L’Otan, déclarée en 2019 en état de « mort cérébrale » par le président français E. Macron, (re)devient en 2022 l’outil pour contenir les velléités russes. La Finlande et la Suède sont même prêtes à renoncer à leur neutralité pour adhérer à l’OTAN et se mettre à l’abri du parapluie atomique américain, alors que le président turc marchande la levée de son opposition. La Russie a agressé l’Ukraine pour éviter son adhésion à l’Union européenne et à l’OTAN, cette annonce pour la Finlande et la Suède est mal prise à Moscou. Les candidatures de la Finlande et de la Suède démontrent une énième fois que c’est la menace incarnée par la Russie qui génère une faim d’OTAN et non un complot de Washington ou Bruxelles. [ propos discutables; NdR]. Les pays européens sont appelés à augmenter leurs dépenses en matière de défense, Bruxelles encourage des achats concertés. La guerre en Ukraine sera peut-être l’occasion pour les Européens de mutualiser leur politique énergétique et de parvenir à un marché unifié de l’énergie, comme d’unifier leur politique de défense.

L’ancien chancelier allemand Gerhard Schröder a perdu ses privilèges liés à son ancienne fonction pour être trop proche de Vladimir Poutine. Il en aura cependant profité pendant 17 ans, depuis son départ de la chancellerie en 2005.

La géopolitique explique en grande partie le retour de l’inflation qui guide les nouvelles politiques économiques et monétaires.

La guerre en Ukraine montre le revers de l’interdépendance des économies.

Toujours l’environnement

L’environnement a été au cœur des élections de mai 2022 en Australie, le gouvernement sortant a notamment été sanctionné pour son inaction face aux incendies géants, aux inondations et aux très graves menaces pesant sur la barrière de corail.

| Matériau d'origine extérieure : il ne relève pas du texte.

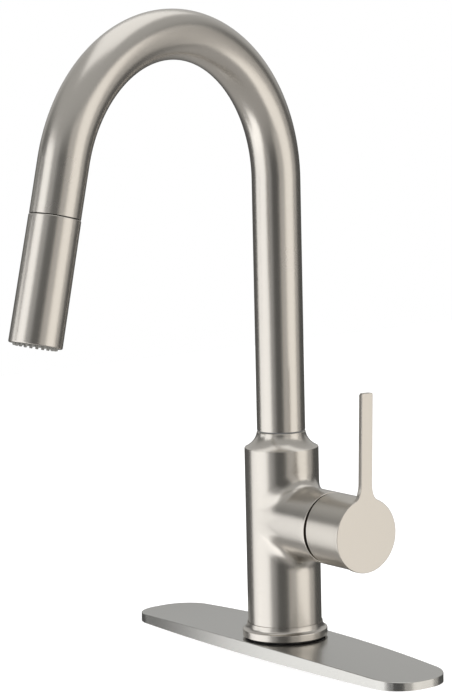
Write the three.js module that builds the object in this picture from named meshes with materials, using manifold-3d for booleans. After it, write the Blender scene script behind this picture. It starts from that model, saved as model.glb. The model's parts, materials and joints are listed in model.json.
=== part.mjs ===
// Pull-down kitchen faucet: deck plate, one-piece valve body with a side barrel and lever
// handle, swivelling gooseneck spout, and a spray head that docks magnetically on its end.
//
// Millimetres, +Z up. The origin is on the body's axis at the level of the worktop, the plate
// lies along X, the sink is towards -Y and the handle is on +X. What hangs below z = 0 is the
// mounting hardware under the worktop.

import * as THREE from "three";
import { mergeVertices } from "three/addons/utils/BufferGeometryUtils.js";
import Module from "manifold-3d";

const wasm = await Module();
wasm.setup();

// ---- Driving dimensions -----------------------------------------------------------------

// Clearances and facets
const FIT_GAP = 0.3; // pieces that seat on or in each other
const RUN_GAP = 0.5; // pieces that turn or slide past each other
const FINE = 32; // sides of the large outside surfaces
const COARSE = 16; // sides of small and hidden turned pieces
const BORED = 10; // sides of small holes and screws

// Deck plate, its underlay and its gasket
const PLATE_LENGTH = 254; // ten inches, covers a three-hole sink
const PLATE_HALF_WIDTH = 27.3; // at the middle
const PLATE_SIDE_BOW = 4.35; // each side is this much further in at the ends
const PLATE_CORNER_RADIUS = 19.6;
const PLATE_HEIGHT = 7.7; // at the middle of its crown
const PLATE_END_HEIGHT = 4.7;
const PLATE_WALL = 1.5;
const GASKET_THICKNESS = 1.0;

// Body
const BASE_SEAL_THICKNESS = 0.6;
const BASE_RING_STEP = 3.3; // the ring stands out from the body by this much
const BASE_RING_HEIGHT = 4.3;
const BASE_RING_COVE = 3.8; // height of the hollow curve above the ring's edge
const BASE_RING_FLANGE = 1.3; // the body stands on it
const BODY_RADIUS = 21.5;
const BODY_WALL = 3.9;
const BODY_SHOULDER = 120.1; // height at which the body starts to narrow
const NECK_TOP = 129.3;
const NECK_SEAT = 103; // the body's bore narrows to the spout bearings here
const NECK_WALL = 2.3;

// Barrel, which holds the cartridge on its side
const BARREL_HEIGHT = 78.2;
const BARREL_WALL = 3.1; // round the bonnet nut
const BARREL_LIP = 0.8; // the barrel ends this far beyond the bonnet nut
const SEAT_WALL = 5; // valve block between the hose and the cartridge
const CARTRIDGE_RADIUS = 13.9; // a 28 mm cartridge
const CARTRIDGE_WALL = 1.9;
const CARTRIDGE_LENGTH = 21; // from its seat to its flange
const CARTRIDGE_FLANGE = 3.5;
const CARTRIDGE_FLANGE_STEP = 2.5; // how far the flange stands out
const CARTRIDGE_NOSE = 1.5; // what it sticks out in front of its flange
const NUT_STEP = 1.0; // the bonnet nut is this much wider than the flange
const NUT_LENGTH = 8;
const TRIM_LENGTH = 3.9;
const TRIM_RADIUS = 15;
const DISC_THICKNESS = 3; // each ceramic disc
const PORT_CIRCLE = 7; // radius of the circle of the three water ports
const PORT_RADIUS = 2;
const PIVOT_BEYOND = 3; // the lever's pivot pin, beyond the start of the flange

// Handle
const HANDLE_GAP_TOP = 1.2; // the gap to the barrel is a wedge, wider at the bottom
const HANDLE_GAP_BOTTOM = 3.2;
const HANDLE_DEPTH = 31; // from the end of the barrel to the front face
const HANDLE_RIM_STEP = 0.6; // the rim is this much wider than the drum
const HANDLE_RIM_WIDTH = 2.6;
const HANDLE_RIM_BEVEL = 1.1;
const HANDLE_WALL = 3.2;
const HANDLE_FACE_THICKNESS = 6.6;
const LEVER_LENGTH = 80.8; // from the barrel's axis to the tip
const LEVER_WIDTH = 8;
const LEVER_THICKNESS = 4.2;
const LEVER_FLARE = 5.2; // how far each root fillet spreads
const LEVER_TURN = -1.7; // degrees off upright at rest, about +X
const STEM_SIZE = 7; // square steel stem

// Waterways and mounting below the body
const TUBE_RADIUS = 3.8;
const TUBE_FITTING_STEP = 0.6; // the fitting at each tube's end is this much wider
const TUBE_SOCKET = 12; // how deep they go into the valve block
const VALVE_BLOCK_BOTTOM = 30;
const SHANK_WALL = 1;
const SHANK_BOTTOM = -70;
const TUBE_BOTTOM = -95;
const WORKTOP_THICKNESS = 20; // the worktop that the washers clamp
const WASHER_WIDTH = 9.4;
const RUBBER_WASHER_THICKNESS = 3;
const STEEL_WASHER_THICKNESS = 2;
const NUT_WALL = 6.6; // from its bore to its flats
const NUT_HEIGHT = 11;
const NUT_SCREW_RADIUS = 1.6;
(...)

Le Golfe persique subit des tempêtes de sable qui obscurcissent le ciel. Ainsi, l’Irak a déjà enregistré huit tempêtes de sable entre la mi-avril et la mi-mai 2022. Le réchauffement climatique expliquerait l’importance des grains de sable en suspension aussi bien au Moyen-Orient qu’en Afrique du Nord. Au printemps 2022, des vents ont amené jusqu’au Nord de la France du sable du Sahara.

Un rapport des Nations Unies révèle que non seulement les épisodes de sécheresse sont de plus en plus nombreux mais qu’en 2022 la sécheresse devrait déboucher sur une situation de stress hydrique pour 2,3 milliards de personnes. Une situation des plus inquiétante.

De tragiques inondations ont couté la vie à plus de 80 personnes dans la partie Nord-Est du Brésil.

Toujours l’espace

Boeing a réussi à lancer et faire revenir sur Terre sa capsule Starliner (notre photo de couverture). Boeing vise la certification de sa capsule après que Space X ait obtenu la sienne pour Crew Dragon.